At 104 acres (42 ha), it is the largest U.S. diplomatic mission compound; nearly equal in area size to the Vatican City.[1] The embassy complex is about 2.5 times the size of the Embassy of the United States, Beirut, which is the second-largest U.S. diplomatic mission abroad, as well as over three times the size of the Embassy of the United States, Islamabad, which is the third-largest U.S. diplomatic mission abroad.[2][3]
The embassy opened in January 2009 following a series of construction delays.
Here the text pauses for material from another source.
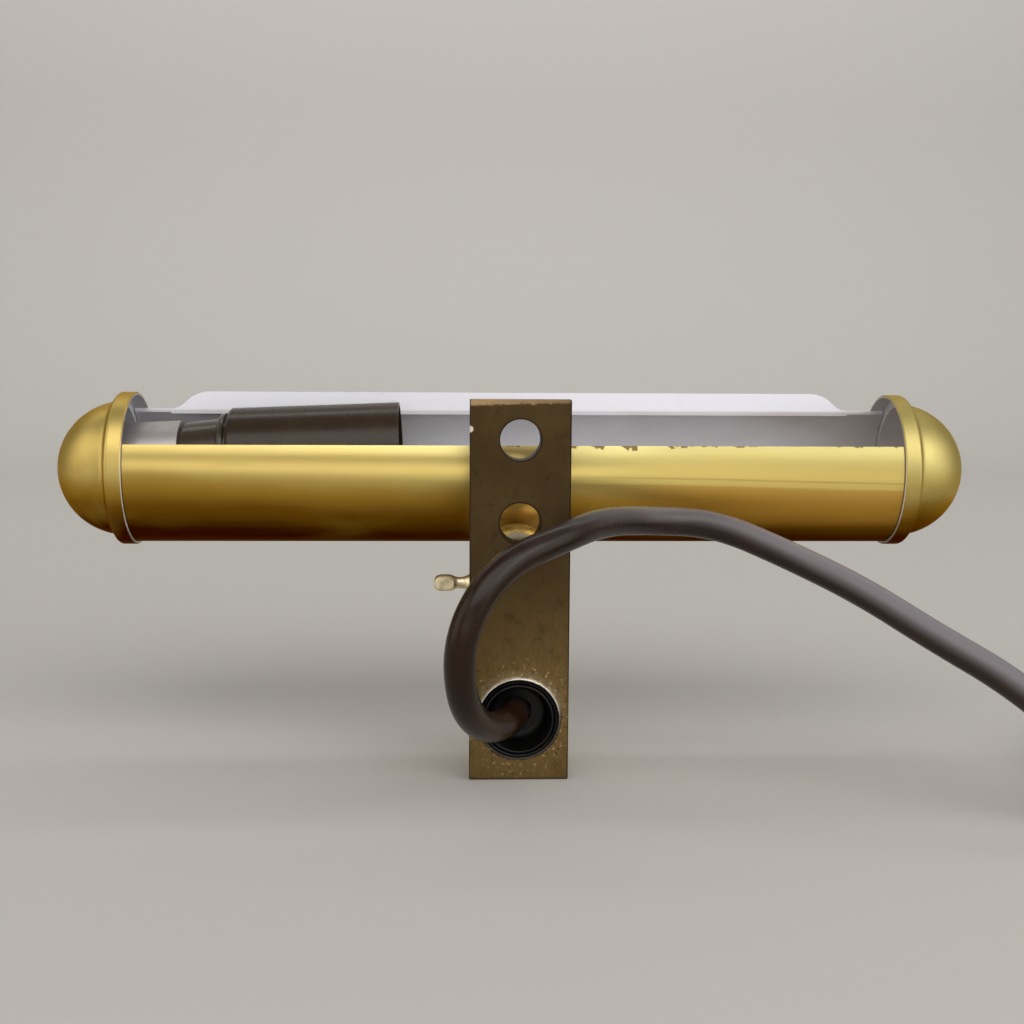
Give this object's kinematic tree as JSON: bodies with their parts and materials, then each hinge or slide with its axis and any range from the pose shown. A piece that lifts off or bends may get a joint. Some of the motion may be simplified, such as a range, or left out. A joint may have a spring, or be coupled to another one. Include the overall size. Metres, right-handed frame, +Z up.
{
  "type": "piano lamp",
  "caption": "Tubular shade lamp with round end caps on a flat drilled bar, with a tilting swivel, a turned switch key and a supply cord.",
  "frame": {"origin": "on the bar's free face, midway between its two bolt holes", "axes": "+X along the shade from the lamp holder's end to the other cap, +Y from the bar's free face towards the shade, +Z up"},
  "size_m": [0.4188, 0.1282, 0.0976],
  "materials": {
    "satin_brass": "satin, brushed round the barrel, lacquered",
    "polished_brass": "polished",
    "plain_brass": "as turned",
    "dark_bar": "dark bronze patina, worn at the edges",
    "bright_ferrule": "bright rolled edge",
    "plated_steel": "plated",
    "black_rubber": "satin",
    "black_moulding": "satin moulding",
    "brown_moulding": "dark brown thermoset moulding",
    "shell_aluminium": "pressed",
    "lead_sleeving": "insulated wire"
  },
  "bodies": {
    "bracket": {"bracket_bar": "dark_bar", "switch_housing": "polished_brass", "housing_dome": "polished_brass", "housing_base": "polished_brass", "entry_ferrule": "bright_ferrule", "cord_grommet": "black_rubber", "cord_clamp": "plated_steel", "switch_body": "black_moulding", "switch_bushing": "plain_brass", "bushing_nut": "polished_brass", "rear_nipple": "plain_brass", "swivel_lower": "polished_brass", "pivot_screw": "plated_steel", "pivot_nut": "plated_steel", "spring_washer": "plated_steel", "supply_cores": "lead_sleeving", "switch_leads": "lead_sleeving", "flex_lead": "black_rubber", "flex_coil": "black_rubber", "flex_tail": "black_rubber", "coil_tie": "black_moulding", "plug_body": "black_moulding", "plug_blades": "plain_brass", "plug_pin": "plain_brass"},
    "shade": {"swivel_upper": "polished_brass", "shade_nipple": "plain_brass", "outer_saddle": "polished_brass", "inner_saddle": "plated_steel", "shade_locknut": "plain_brass", "shade_barrel": "satin_brass", "end_cap_right": "satin_brass", "end_cap_left": "satin_brass", "holder_bracket": "plated_steel", "bracket_rivets": "plated_steel", "holder_neck": "brown_moulding", "holder_collar": "brown_moulding", "holder_sleeve": "brown_moulding", "screw_shell": "shell_aluminium", "centre_contact": "plain_brass", "shade_leads": "lead_sleeving"},
    "key": {"switch_shaft": "plain_brass", "switch_key": "polished_brass"}
  },
  "joints": [
    {"name": "shade_tilt", "type": "hinge", "parent": "bracket", "child": "shade", "pos_m": [0, 0.03744, -0.03281], "axis": [-1, 0, 0], "range_deg": [-2, 90]},
    {"name": "key_turn", "type": "hinge", "parent": "bracket", "child": "key", "pos_m": [-0.0144, 0.01585, -0.0285], "axis": [-1, 0, 0], "continuous": true}
  ]
}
It replaced the previous embassy, which opened July 1, 2004 in Baghdad's Green Zone in a former Palace of Saddam Hussein.[4] The embassy complex cost US$750 million to build and reached a peak staffing of 16,000 employees and contractors in 2012.[5] The U.S. thereafter embarked on a major personnel reduction that reduced the total staffing to 11,500 in January 2013 and to 5,500 by 2014.[6] Total headcount was reduced to 486 by late 2019 and 349 by mid-2020.[7]
On 31 December 2019, the embassy was attacked by supporters of Popular Mobilization Forces militia in response to airstrikes in Iraq and Syria conducted by United States Air Force the previous Sunday.[8] The embassy was also repeatedly attacked by Iranian-aligned Iraqi Shiite militias and Iranian Islamic Revolutionary Guard Corps following President Trump's order for a drone strike assassination against Qasem Soleimani and Abu Mahdi al-Muhandis in Baghdad Airport on 3 January 2020.